President Trump tells a different story, however. He insists that the tariffs he imposed on Beijing will be paid for by the Chinese. “Just so you understand,” Trump said, “These tariffs are paid for largely by China. A lot of people like to say by ‘us,’” he added during his announcement of the farm subsidy scheme.
The plain and undeniable fact of the matter is that the money to fund the farm subsidies is transferred from the American taxpayer to someone — regardless of whether it be a billion-dollar farm owned by a multinational corporation or a 100-acre farm owned by an American family — who did not earn that money. This scheme, then, does what all federal welfare schemes were designed to do: convert the federal government into the distributor of wealth.
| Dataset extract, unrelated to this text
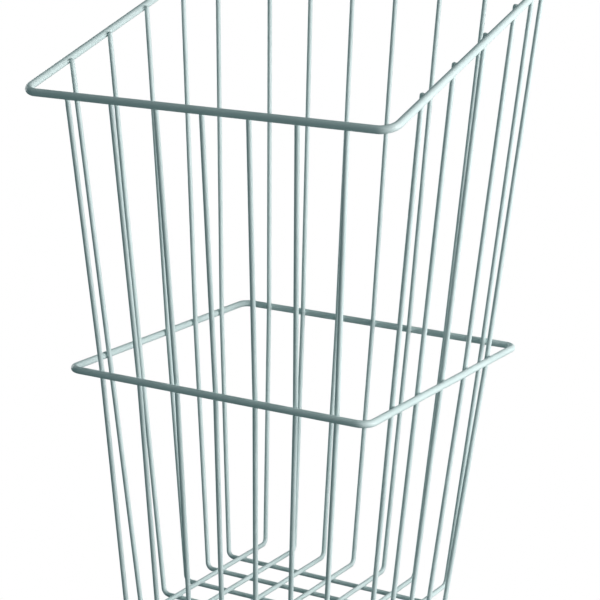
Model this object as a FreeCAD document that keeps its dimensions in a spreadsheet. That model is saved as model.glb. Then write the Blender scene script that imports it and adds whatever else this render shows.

Again, it’s no surprise to most readers that a federal subsidy scheme is being manipulated so as to divert taxpayer wealth into the coffers of corporations. That’s the way welfare works.
What might come as a surprise, however, is how this transfer of wealth and consolidation of farming and manufacturing is one of the 10 points in Karl Marx’s Communist Manifesto.
The ninth point in that plan calls for the “combination of agriculture with manufacturing industries.”
According to an article published in the Wall Street Journal in 2017, four percent of the farms in the United States “produce two-thirds of the country’s agricultural output.”
In May 2019 an NPR report revealed that American farmland isn’t even owned by Americans any more. “Today nearly 30 million acres of U.S. farmland are held by foreign investors. That number has doubled in the past two decades, which is raising alarm bells in farming communities.”
Taxpayers burdened by personal debt, liable for the national debt, are now suffering the effects of federal farm subsidies being funneled to foreign multinational corporations and to giant agri-business, all the while being told their hard-earned money is being used to save the small American family farms.